- [Task prompt]
Set down exactly the lines in the records below that run from the line with "const shirt = new THREE.Group()" to the line with "imported = [obj", inclusive, and nothing more.

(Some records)
________________________
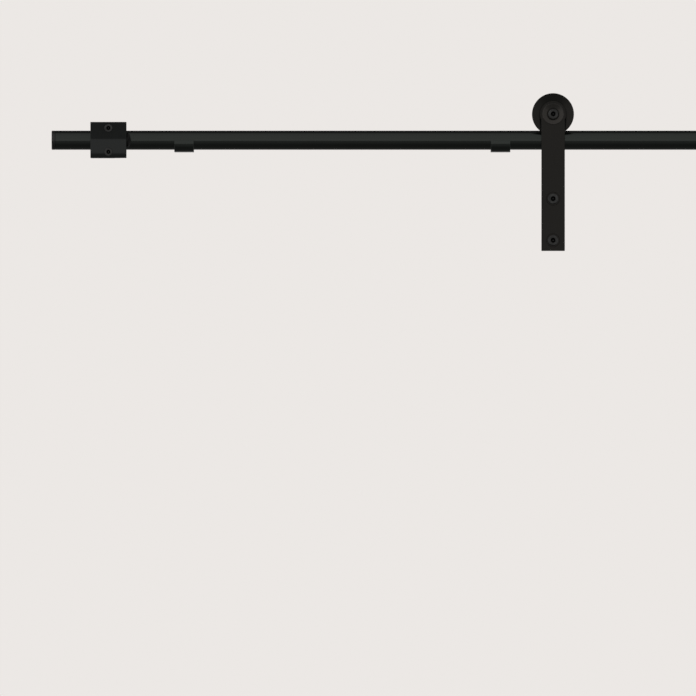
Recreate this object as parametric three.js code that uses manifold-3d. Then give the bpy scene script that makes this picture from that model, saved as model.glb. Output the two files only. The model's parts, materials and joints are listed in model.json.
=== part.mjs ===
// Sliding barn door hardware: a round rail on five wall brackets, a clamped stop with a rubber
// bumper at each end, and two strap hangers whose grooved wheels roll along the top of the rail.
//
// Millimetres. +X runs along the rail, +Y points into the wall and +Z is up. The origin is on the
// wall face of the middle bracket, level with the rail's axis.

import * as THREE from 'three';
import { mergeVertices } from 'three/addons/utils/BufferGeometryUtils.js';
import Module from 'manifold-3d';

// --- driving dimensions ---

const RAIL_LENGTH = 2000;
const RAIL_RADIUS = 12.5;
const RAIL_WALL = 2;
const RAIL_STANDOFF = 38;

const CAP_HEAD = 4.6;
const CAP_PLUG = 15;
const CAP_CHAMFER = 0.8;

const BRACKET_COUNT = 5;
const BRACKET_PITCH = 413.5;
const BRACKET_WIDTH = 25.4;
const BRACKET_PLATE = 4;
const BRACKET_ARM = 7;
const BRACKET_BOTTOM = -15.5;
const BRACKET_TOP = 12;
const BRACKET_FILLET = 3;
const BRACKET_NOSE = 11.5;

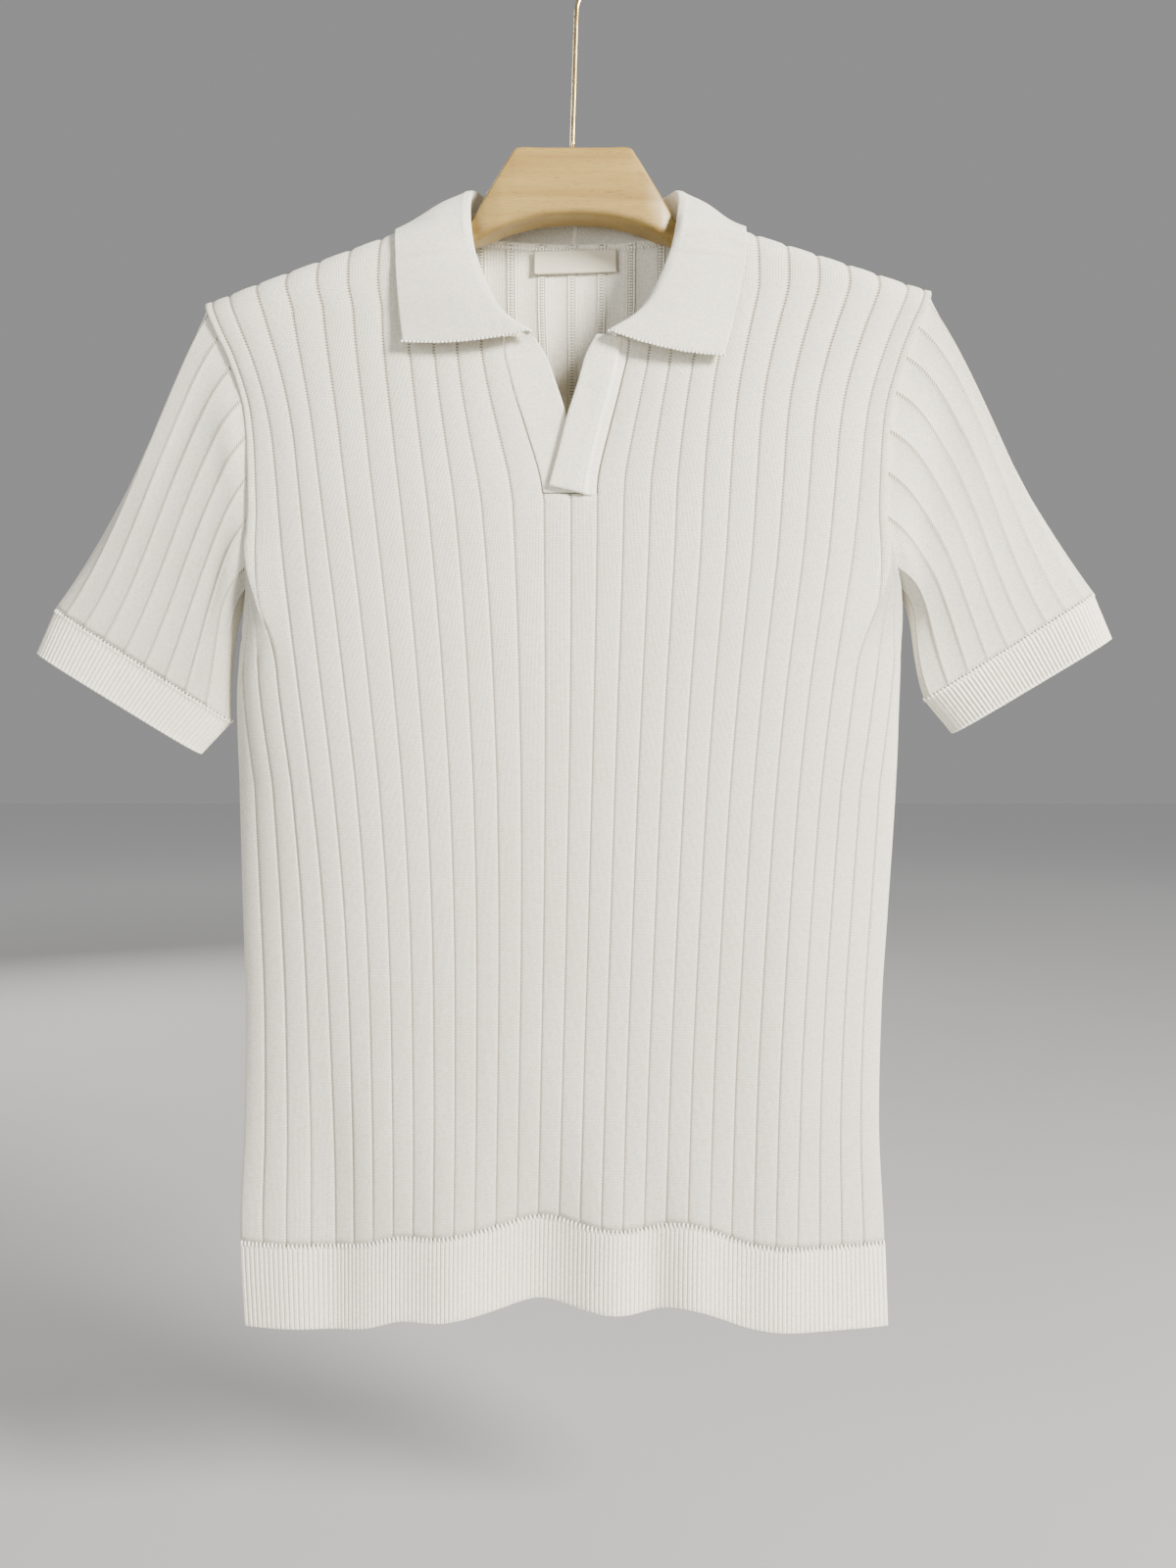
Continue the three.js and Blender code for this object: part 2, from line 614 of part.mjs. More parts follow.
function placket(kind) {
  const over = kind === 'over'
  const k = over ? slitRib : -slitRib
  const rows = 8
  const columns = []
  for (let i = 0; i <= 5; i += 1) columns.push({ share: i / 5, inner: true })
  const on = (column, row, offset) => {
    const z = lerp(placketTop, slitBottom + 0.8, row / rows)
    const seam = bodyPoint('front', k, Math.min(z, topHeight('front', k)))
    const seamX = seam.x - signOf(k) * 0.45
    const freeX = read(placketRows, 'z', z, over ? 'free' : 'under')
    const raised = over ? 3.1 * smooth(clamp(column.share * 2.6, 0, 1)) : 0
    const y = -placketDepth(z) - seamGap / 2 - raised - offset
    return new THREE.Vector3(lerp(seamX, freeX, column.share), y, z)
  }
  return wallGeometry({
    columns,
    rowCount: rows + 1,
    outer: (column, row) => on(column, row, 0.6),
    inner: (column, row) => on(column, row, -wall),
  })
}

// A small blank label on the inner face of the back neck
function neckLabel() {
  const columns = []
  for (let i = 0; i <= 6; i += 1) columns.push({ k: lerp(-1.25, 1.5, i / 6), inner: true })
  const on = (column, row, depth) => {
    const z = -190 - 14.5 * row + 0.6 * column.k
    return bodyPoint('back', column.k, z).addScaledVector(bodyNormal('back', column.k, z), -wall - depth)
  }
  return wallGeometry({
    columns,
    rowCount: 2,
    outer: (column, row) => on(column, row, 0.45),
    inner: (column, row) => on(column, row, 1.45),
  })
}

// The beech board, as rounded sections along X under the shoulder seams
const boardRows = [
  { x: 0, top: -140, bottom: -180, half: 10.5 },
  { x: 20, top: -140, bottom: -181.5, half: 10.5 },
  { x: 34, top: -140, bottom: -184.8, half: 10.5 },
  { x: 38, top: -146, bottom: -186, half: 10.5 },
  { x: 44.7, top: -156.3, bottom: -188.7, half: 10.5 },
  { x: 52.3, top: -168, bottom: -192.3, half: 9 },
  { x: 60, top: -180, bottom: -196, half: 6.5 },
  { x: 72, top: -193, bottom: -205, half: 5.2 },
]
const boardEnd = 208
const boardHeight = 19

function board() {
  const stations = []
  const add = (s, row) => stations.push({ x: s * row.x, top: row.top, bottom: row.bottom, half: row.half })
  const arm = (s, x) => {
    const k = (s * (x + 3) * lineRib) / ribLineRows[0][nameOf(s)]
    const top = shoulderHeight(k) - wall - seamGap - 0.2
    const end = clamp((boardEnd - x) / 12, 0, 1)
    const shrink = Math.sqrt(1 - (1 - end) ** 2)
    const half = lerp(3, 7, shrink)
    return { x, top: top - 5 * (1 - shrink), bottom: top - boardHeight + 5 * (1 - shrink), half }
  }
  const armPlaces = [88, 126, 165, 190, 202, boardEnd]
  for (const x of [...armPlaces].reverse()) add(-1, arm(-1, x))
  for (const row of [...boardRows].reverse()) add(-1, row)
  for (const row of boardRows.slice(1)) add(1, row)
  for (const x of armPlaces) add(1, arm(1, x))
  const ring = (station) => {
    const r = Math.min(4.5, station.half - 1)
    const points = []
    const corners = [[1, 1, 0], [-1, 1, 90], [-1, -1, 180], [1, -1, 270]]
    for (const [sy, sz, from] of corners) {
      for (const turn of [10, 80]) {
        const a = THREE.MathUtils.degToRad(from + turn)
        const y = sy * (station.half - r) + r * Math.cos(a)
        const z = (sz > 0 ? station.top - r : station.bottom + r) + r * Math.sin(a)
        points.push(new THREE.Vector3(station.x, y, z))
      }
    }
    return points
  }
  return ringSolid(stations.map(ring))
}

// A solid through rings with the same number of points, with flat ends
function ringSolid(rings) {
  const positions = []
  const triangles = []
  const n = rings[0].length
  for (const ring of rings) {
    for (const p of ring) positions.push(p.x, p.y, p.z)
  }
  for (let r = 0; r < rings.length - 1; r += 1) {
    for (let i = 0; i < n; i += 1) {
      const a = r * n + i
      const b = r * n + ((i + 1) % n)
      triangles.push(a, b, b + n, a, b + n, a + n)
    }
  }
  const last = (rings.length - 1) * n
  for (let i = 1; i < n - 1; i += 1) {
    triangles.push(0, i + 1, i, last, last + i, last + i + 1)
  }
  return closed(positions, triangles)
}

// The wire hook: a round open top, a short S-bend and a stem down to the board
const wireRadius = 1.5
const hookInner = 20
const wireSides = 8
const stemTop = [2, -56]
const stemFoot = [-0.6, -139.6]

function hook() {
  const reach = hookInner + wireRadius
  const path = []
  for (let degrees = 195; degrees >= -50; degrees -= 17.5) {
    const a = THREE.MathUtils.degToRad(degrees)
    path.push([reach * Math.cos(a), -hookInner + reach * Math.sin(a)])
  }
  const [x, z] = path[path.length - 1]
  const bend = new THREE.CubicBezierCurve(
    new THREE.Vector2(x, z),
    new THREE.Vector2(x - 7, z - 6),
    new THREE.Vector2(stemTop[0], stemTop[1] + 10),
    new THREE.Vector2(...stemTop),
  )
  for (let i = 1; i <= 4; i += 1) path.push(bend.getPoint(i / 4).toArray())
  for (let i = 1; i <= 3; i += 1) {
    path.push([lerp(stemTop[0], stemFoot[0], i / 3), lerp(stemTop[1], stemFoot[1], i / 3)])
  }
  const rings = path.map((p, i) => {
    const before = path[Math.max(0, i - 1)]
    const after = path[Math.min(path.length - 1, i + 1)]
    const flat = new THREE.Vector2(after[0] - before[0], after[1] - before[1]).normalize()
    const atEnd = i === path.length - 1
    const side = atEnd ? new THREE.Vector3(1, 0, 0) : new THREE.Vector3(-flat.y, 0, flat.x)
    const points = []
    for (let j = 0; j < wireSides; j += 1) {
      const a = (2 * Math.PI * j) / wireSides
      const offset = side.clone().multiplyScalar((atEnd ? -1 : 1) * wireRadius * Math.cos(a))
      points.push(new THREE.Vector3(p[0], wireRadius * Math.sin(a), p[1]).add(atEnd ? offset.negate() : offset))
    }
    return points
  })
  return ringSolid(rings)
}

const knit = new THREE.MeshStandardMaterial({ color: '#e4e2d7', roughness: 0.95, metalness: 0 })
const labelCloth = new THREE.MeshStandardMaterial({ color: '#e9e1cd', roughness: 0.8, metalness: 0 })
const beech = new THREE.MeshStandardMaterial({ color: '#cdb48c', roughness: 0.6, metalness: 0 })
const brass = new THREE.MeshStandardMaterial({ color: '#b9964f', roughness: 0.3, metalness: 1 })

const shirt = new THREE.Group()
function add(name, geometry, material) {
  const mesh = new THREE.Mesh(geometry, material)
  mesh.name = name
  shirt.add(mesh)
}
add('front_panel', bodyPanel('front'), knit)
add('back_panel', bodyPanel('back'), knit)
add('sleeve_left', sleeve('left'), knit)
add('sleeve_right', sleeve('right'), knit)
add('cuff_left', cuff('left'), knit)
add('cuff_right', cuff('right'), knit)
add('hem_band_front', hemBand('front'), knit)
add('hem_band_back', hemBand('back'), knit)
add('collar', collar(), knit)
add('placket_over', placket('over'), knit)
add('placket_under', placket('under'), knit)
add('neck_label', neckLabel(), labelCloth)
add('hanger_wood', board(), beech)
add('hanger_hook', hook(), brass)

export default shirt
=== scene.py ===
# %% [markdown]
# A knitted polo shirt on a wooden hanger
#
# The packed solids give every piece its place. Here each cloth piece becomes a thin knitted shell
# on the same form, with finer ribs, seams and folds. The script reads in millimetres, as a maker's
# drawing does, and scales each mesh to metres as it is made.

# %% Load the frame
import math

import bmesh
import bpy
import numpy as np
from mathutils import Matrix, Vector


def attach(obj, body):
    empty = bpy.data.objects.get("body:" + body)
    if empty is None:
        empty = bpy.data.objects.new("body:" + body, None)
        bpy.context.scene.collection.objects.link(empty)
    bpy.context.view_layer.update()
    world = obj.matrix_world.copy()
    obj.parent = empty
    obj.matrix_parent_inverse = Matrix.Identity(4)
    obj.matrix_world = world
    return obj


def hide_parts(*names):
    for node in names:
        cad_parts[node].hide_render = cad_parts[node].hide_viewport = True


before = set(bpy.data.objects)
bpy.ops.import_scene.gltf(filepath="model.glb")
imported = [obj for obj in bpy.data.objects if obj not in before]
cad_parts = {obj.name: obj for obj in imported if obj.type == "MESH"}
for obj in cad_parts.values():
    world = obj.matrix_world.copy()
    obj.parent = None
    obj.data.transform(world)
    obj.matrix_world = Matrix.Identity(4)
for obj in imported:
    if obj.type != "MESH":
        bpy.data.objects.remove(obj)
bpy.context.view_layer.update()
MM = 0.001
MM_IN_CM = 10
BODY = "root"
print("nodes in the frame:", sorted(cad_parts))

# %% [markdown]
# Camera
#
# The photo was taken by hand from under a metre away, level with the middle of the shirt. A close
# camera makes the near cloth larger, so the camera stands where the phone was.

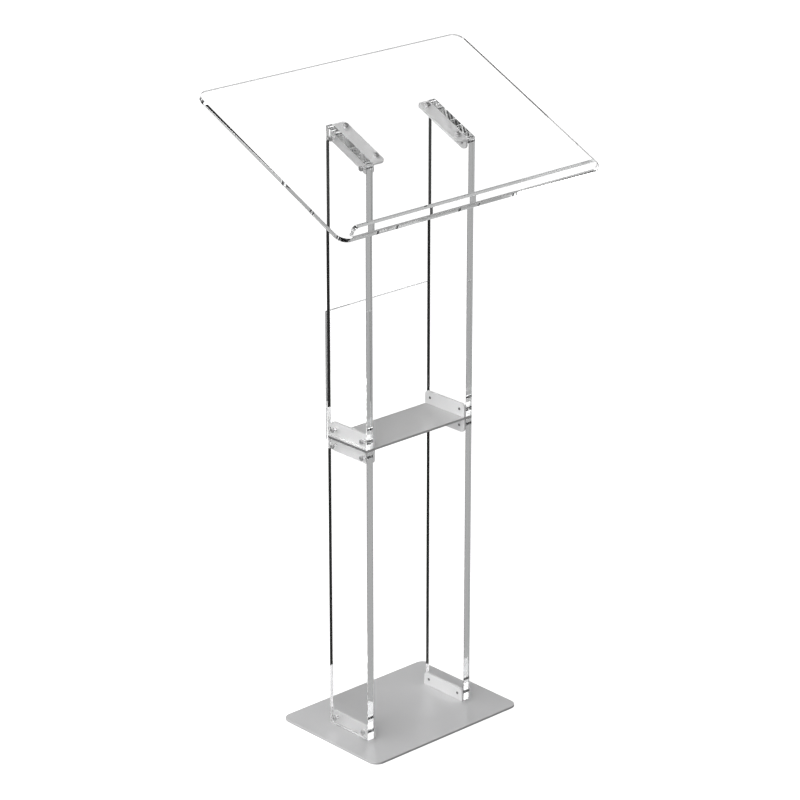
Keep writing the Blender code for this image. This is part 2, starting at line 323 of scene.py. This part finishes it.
________________________
- [Finished exercise]
const shirt = new THREE.Group()
function add(name, geometry, material) {
  const mesh = new THREE.Mesh(geometry, material)
  mesh.name = name
  shirt.add(mesh)
}
add('front_panel', bodyPanel('front'), knit)
add('back_panel', bodyPanel('back'), knit)
add('sleeve_left', sleeve('left'), knit)
add('sleeve_right', sleeve('right'), knit)
add('cuff_left', cuff('left'), knit)
add('cuff_right', cuff('right'), knit)
add('hem_band_front', hemBand('front'), knit)
add('hem_band_back', hemBand('back'), knit)
add('collar', collar(), knit)
add('placket_over', placket('over'), knit)
add('placket_under', placket('under'), knit)
add('neck_label', neckLabel(), labelCloth)
add('hanger_wood', board(), beech)
add('hanger_hook', hook(), brass)

export default shirt
=== scene.py ===
# %% [markdown]
# A knitted polo shirt on a wooden hanger
#
# The packed solids give every piece its place. Here each cloth piece becomes a thin knitted shell
# on the same form, with finer ribs, seams and folds. The script reads in millimetres, as a maker's
# drawing does, and scales each mesh to metres as it is made.

# %% Load the frame
import math

import bmesh
import bpy
import numpy as np
from mathutils import Matrix, Vector


def attach(obj, body):
    empty = bpy.data.objects.get("body:" + body)
    if empty is None:
        empty = bpy.data.objects.new("body:" + body, None)
        bpy.context.scene.collection.objects.link(empty)
    bpy.context.view_layer.update()
    world = obj.matrix_world.copy()
    obj.parent = empty
    obj.matrix_parent_inverse = Matrix.Identity(4)
    obj.matrix_world = world
    return obj


def hide_parts(*names):
    for node in names:
        cad_parts[node].hide_render = cad_parts[node].hide_viewport = True


before = set(bpy.data.objects)
bpy.ops.import_scene.gltf(filepath="model.glb")
imported = [obj for obj in bpy.data.objects if obj not in before]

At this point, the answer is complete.